The characters are anime, in a completely derogatory sense of that word. They’re shallow, cliché and annoying, and this is from someone who occasionally enjoys an anime show. Also, whoever said Sazh is the best one was really stretching it. He’s no better than any of the other ones.
The JRPG system is far too grindy to be enjoyable. There’s some apparent depth, but it’s overshadowed by all the grinding.

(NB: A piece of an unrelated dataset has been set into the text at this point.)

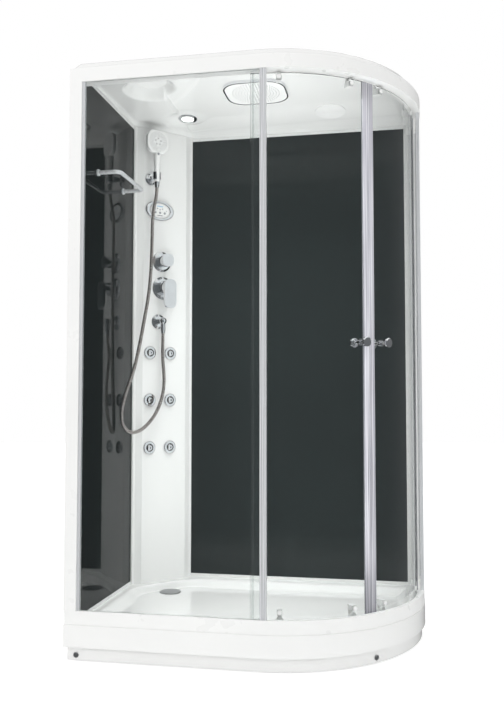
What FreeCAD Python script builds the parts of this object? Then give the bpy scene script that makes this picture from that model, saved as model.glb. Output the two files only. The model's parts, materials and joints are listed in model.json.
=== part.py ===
import FreeCAD, Part
import math
import os

import Sketcher
from FreeCAD import Placement, Rotation, Vector

# Shower cabin with a tray, a corner column and two curved sliding doors.
# Millimetres. The origin is the centre of the footprint on the floor: +X right
# along the straight front, +Y back to the rear wall, +Z up. The front is at -Y.

os.makedirs("parts", exist_ok=True)
doc = FreeCAD.newDocument("ShowerCabin")

# ---------------------------------------------------------------- driving sizes

DRIVING_SIZES = [
    # footprint
    ("cabin_width", 1200, "left wall to right side"),
    ("cabin_depth", 800, "front to rear wall"),
    ("corner_radius", 550, "outer radius of the rounded front corner"),
    # heights, one above the other
    ("foot_gap", 3, "clear height under the plinth"),
    ("plinth_top", 47, "where the plinth meets the tray's skirt"),
    ("tray_top", 121, "rim of the tray"),
    ("bottom_rail_height", 46, "lower rail above the rim"),
    ("glazed_height", 1803, "between the two rails"),
    ("top_rail_height", 48, "upper rail"),
    ("ceiling_rise", 22, "ceiling above the upper rail"),
    ("scoop_rise", 30, "dished corner above the ceiling"),
    # tray
    ("tray_wall", 5, "thickness of the moulded sheet"),
    ("rim_width", 55, "rim around the basin"),
    ("basin_depth", 26, "rim to basin floor"),
    ("basin_corner", 208, "leg of the basin's cut corner"),
    ("basin_rounding", 9, "rounding between basin wall and floor"),
    ("skirt_rounding", 3, "rounding of the rim's outer edge"),
    ("plinth_recess", 12, "plinth behind the skirt"),
    ("plinth_sheet", 5, "thickness of the plinth"),
    ("plinth_lap", 12, "plinth behind the skirt's lower edge"),
    ("drain_from_left", 194, "drain from the left wall"),
    ("drain_from_rear", 199, "drain from the rear wall"),
    ("drain_cover_radius", 43, "round cover"),
    ("drain_cover_height", 4, "thickness of the cover"),
    ("drain_throat_radius", 30, "hole through the tray"),
    ("trap_radius", 48, "body of the trap"),
    ("trap_depth", 77, "body below the tray"),
    ("waste_radius", 20, "outlet spigot of the trap"),
    ("waste_length", 60, "outlet spigot beyond its collar"),
    ("waste_collar", 4, "collar of the outlet off the trap"),
    ("waste_play", 8, "skirt notch round the waste pipe"),
    # steel frame and feet
    ("tube_size", 25, "square steel tube"),
    ("tube_wall", 2, "its wall"),
    ("frame_from_front", 140, "front bearer from the front"),
    ("frame_from_rear", 100, "rear bearer from the rear wall"),
    ("frame_from_left", 100, "left cross tube from the left wall"),
    ("frame_bay", 440, "left cross tube to the middle one"),
    ("frame_from_right", 270, "right cross tube from the right side"),
    ("foot_radius", 22, "foot disc"),
    ("foot_height", 10, "foot disc"),
    ("stud_radius", 6, "threaded foot rod"),
    ("stud_clearance", 0.3, "rod in its hole"),
    ("nut_width", 18, "hexagon nut across flats"),
    ("nut_height", 10, "hexagon nut"),
    ("screw_cap_radius", 9, "screw cap on the plinth"),
    ("screw_cap_height", 4, "screw cap on the plinth"),
    ("screw_radius", 2, "screw shank"),
    ("screw_height", 20, "screws above the floor"),
    # rails
    ("rail_inset", 2, "rail behind the tray's edge"),
    ("rail_wall", 13, "thickness of the rail's outer wall"),
    ("shelf_width", 31, "roller shelf inside the outer wall"),
    ("shelf_rise", 29, "lower roller shelf above the rim"),
    ("upper_shelf", 5, "thickness of the upper roller shelf"),
    ("rail_cover", 60, "cover strip of the upper rail"),
    ("cover_height", 8, "cover strip of the upper rail"),
    # glazing
    ("glass_inset", 10, "middle of the fixed glass behind the edge"),
    ("glass_thickness", 6, "tempered glass"),
    ("glass_play", 0.3, "clearance of glass in its grooves"),
    ("groove_depth", 12, "glass in the rails"),
    ("glass_overlap", 36.5, "fixed glass past the start of the curve"),
    ("strip_width", 22, "profile on a free glass edge"),
    ("strip_thickness", 13, "profile on a free glass edge"),
    ("edge_strip", 11, "glazing bead at the post"),
    ("post_width", 44, "front left post"),
    ("post_depth", 40, "front left post"),
    ("rear_post_width", 41, "rear right post"),
    ("rear_post_depth", 40, "rear right post"),
    # wall panels
    ("wall_depth", 28, "left wall, outside to glass face"),
    ("rear_depth", 9, "rear wall, outside to glass face"),
    ("panel_thickness", 5, "black glass"),
    ("frame_lip", 12, "frame seen round the black glass"),
    ("frame_proud", 2, "frame in front of the black glass"),
    # corner column
    ("column_leg", 200, "column on each wall"),
    ("column_sheet", 4, "thickness of the column"),
    ("column_bulge", 14, "flat face in front of its edges"),
    ("column_edge", 14, "flat edge strip"),
    ("column_slope", 40, "start of the flat face"),
    # column fittings, along the face and up
    ("jet_left", 71, "left jets"),
    ("jet_right", 166, "right jets"),
    ("jet_drop", 132, "highest jets below the hose outlet"),
    ("jet_pitch", 197, "jets one above the other"),
    ("jet_ring_radius", 27, "chrome ring"),
    ("jet_ring_height", 9, "chrome ring off the column"),
    ("jet_ball_radius", 16, "turning ball"),
    ("jet_neck_radius", 20, "socket through the column"),
    ("jet_play", 0.3, "ball in its ring"),
    ("mixer_across", 130, "mixer"),
    ("mixer_drop", 112, "mixer below the diverter"),
    ("mixer_plate_radius", 48, "mixer cover plate"),
    ("mixer_hub_radius", 26, "mixer hub"),
    ("mixer_collar_radius", 28.5, "wider foot of the mixer hub"),
    ("mixer_hub_length", 52, "mixer hub off its plate"),
    ("lever_width", 54, "mixer lever plate"),
    ("lever_length", 120, "mixer lever plate"),
    ("lever_thickness", 12, "mixer lever plate"),
    ("diverter_across", 125, "diverter"),
    ("diverter_drop", 216, "diverter below the control panel"),
    ("diverter_plate_radius", 43, "diverter cover plate"),
    ("diverter_knob_radius", 27, "diverter knob"),
    ("diverter_knob_length", 52, "diverter knob off its plate"),
    ("cover_plate_height", 8, "cover plates off the column"),
    ("inlet_spread", 50, "hot and cold inlets apart"),
    ("inlet_radius", 10.5, "hot and cold inlets"),
    ("inlet_length", 40, "hot and cold inlets behind the mixer"),
    ("elbow_across", 110, "hose outlet"),
    ("outlet_drop", 143, "hose outlet below the mixer"),
    ("elbow_plate_radius", 31, "hose outlet plate"),
    ("elbow_reach", 44, "hose outlet off the column"),
    ("holder_across", 70, "hand shower holder"),
    ("holder_drop", 240, "hand shower holder below the ceiling"),
    ("holder_plate_radius", 25, "holder plate"),
    ("holder_reach", 58, "hand shower axis off the column"),
    ("panel_across", 111, "control panel"),
    ("panel_drop", 129, "control panel below the holder"),
    ("panel_half_width", 66, "oval bezel"),
    ("panel_half_height", 42, "oval bezel"),
    ("panel_height", 12, "bezel off the column"),
    ("face_half_width", 46, "white oval face"),
    ("face_half_height", 31, "white oval face"),
    ("panel_box_width", 80, "control box through the column"),
    ("panel_box_height", 42, "control box through the column"),
    ("panel_box_depth", 24, "control box behind the face"),
    ("button_radius", 5, "panel button"),
    ("button_pitch", 22, "panel buttons"),
    ("button_travel", 1.5, "panel button"),
    # hand shower
    ("shower_head_width", 96, "rounded square head of the hand shower"),
    ("shower_head_corner", 34, "hand shower head corners"),
    ("shower_head_rise", 144, "head centre above the holder"),
    ("shower_head_depth", 26, "hand shower head"),
    ("handle_radius", 14, "hand shower handle, at the head"),
    ("handle_foot_radius", 11, "hand shower handle, at the hose"),
    ("handle_drop", 24, "handle below the holder"),
    ("clamp_height", 30, "holder clamp"),
    ("clamp_wall", 5, "holder clamp"),
    ("hose_radius", 7, "shower hose"),
    ("hose_nut_radius", 11, "conical hose nut"),
    ("hose_nut_length", 24, "conical hose nut"),
    ("hose_lead", 30, "hose straight below its nuts"),
    ("hose_nut_rim", 1.5, "narrow end of the nut round the hose"),
    ("running_gap", 0.3, "between pieces that move"),
    # doors
    ("door_radius", 520, "middle of the curved glass"),
    ("door_lift", 8, "door glass above and below its shelves"),
    ("meet_angle", -46, "where the doors meet"),
    ("left_door_sweep", 46, "left door glass"),
    ("right_door_sweep", 47, "right door glass"),
    ("door_gap", 1, "half of the gap between the doors"),
    ("magnet_width", 22, "magnetic strip"),
    ("magnet_thickness", 10, "magnetic strip"),
    ("near_roller", 7.3, "rollers beside the meeting line"),
    ("far_roller", 35.5, "rollers towards the walls"),
    ("track_inset", 40, "rollers behind the edge"),
    ("wheel_radius", 11, "roller wheel"),
    ("wheel_width", 8, "roller wheel"),
    ("axle_radius", 3, "roller axle"),
    ("axle_play", 0.05, "wheel on its axle"),
    ("bracket_width", 18, "roller bracket"),
    ("bracket_arm", 5, "roller bracket arm"),
    ("bracket_height", 18, "roller bracket on the glass"),
    ("arm_clearance", 10, "bracket arm clear of the shelf"),
    ("knob_up", 1065, "door knobs"),
    ("left_knob_arc", 35, "left knobs from the meeting line"),
    ("right_knob_arc", 58, "right knobs from the meeting line"),
    ("knob_radius", 16.5, "door knob"),
    ("knob_reach", 38, "door knob off the glass"),
    ("knob_stem_radius", 6, "door knob stem"),
    # towel bar
    ("towel_from_front", 195, "front leg from the front"),
    ("towel_length", 265, "between the legs"),
    ("towel_up", 1707, "towel bar"),
    ("towel_reach", 85, "bar off the wall"),
    ("towel_radius", 7.5, "bar"),
    ("towel_bend", 22, "bend of the bar"),
    ("towel_flange_radius", 12, "wall flanges"),
    ("towel_flange_height", 6, "wall flanges"),
    # ceiling
    ("roof_inset", 8, "roof behind the rail's edge"),
    ("roof_sheet", 5, "thickness of the roof"),
    ("roof_slope", 35, "slope of the ceiling's sides"),
    ("cove_depth", 245, "sloping rear part of the ceiling"),
    ("cove_step", 1, "sloping part above the rail at the rear wall"),
    ("scoop_radius", 872, "edge of the dished corner"),
    ("scoop_centre_side", 366, "centre of that edge beyond the left wall"),
    ("scoop_centre_fore", 187, "centre of that edge before the front"),
    ("scoop_border", 47, "dished corner from the walls"),
    ("rain_x", -10, "rain head"),
    ("rain_y", -38, "rain head"),
    ("rain_width", 235, "rain head"),
    ("rain_depth", 212, "rain head"),
    ("rain_corner", 70, "rain head corners"),
    ("rain_drop", 12, "rain head below the ceiling"),
    ("rain_rim", 5, "chrome rim"),
    ("pipe_radius", 8, "water pipes"),
    ("rain_pipe_rise", 40, "rain head inlet above the ceiling"),
    ("knee_radius", 11, "round fittings of the pipes over the roof"),
    ("lamp_from_left", 261, "lamp from the left wall"),
    ("lamp_from_rear", 210, "lamp from the rear wall"),
    ("lamp_radius", 39, "lamp bezel"),
    ("lamp_lens_radius", 27, "lamp lens"),
    ("lamp_depth", 45, "lamp above the ceiling"),
    ("speaker_from_right", 350, "speaker from the right side"),
    ("speaker_from_rear", 190, "speaker from the rear wall"),
    ("speaker_radius", 62, "speaker grille"),
    ("speaker_depth", 50, "speaker above the ceiling"),
    ("fan_from_left", 202, "fan from the left wall"),
    ("fan_from_front", 265, "fan from the front"),
    ("fan_radius", 62, "fan grille"),
    ("fan_height", 55, "fan housing above the ceiling"),
    ("fan_blade", 46, "tip of the fan blades"),
    ("fan_hub", 16, "fan hub"),
    ("fan_blades", 7, "number of blades"),
    ("grille_height", 3, "grilles below the ceiling"),
    ("grille_slot", 5, "slots of the grilles"),
]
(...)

I guess what I really liked during the 60 odd hours I’ve spent playing this is that it at least on the surface felt like I was playing a Final Fantasy game. As someone who had their list true experience with a new game in that franchise back in the PlayStation 1 era, this meant a lot to me. The remnants of the old charm were still there and it was enough for me to invest those 60 hours into it. I’m not sure I’ll be playing Final Fantasy XIII-2 or Lighting Returns, though. I might give it a try, but I’m in no rush to do so.
So how far did I get?
I played through the story and I got about 45-50 of the 64 Cie’th Stone Missions.
I started to grow way to tired of the game to proceed, so I looked at the walkthroughs to see if there were any iconic bosses within the remaining missions. There was the giant Cactuar, so I gave that one a try and failed.
I haven’t played since.
As for character advancement, I maxed out most of the character’s main roles (the ones they start with). I didn’t get an ultimate weapon, and I didn’t get any other ultimate piece of equipment. It requires too much work, and I do mean work – not fun. That’s about it.
It might not be all over
I’ve been looking at trailers for Final Fantasy XIII and I have to say, I’m sort of liking what I see. There may be hope yet, but I’m not keeping my expectations high. For now, I guess I’ll always have the earlier games. I’m sure I could still get enjoyment out of replaying a few of those.
And one last thing
There’s one department Square still rocks in. You’ve probably guessed from the screenshots I decided to add to this posting.
Watching the pre-rendered cutscenes is just as enjoyable as it was in 1999. It’s just awesome!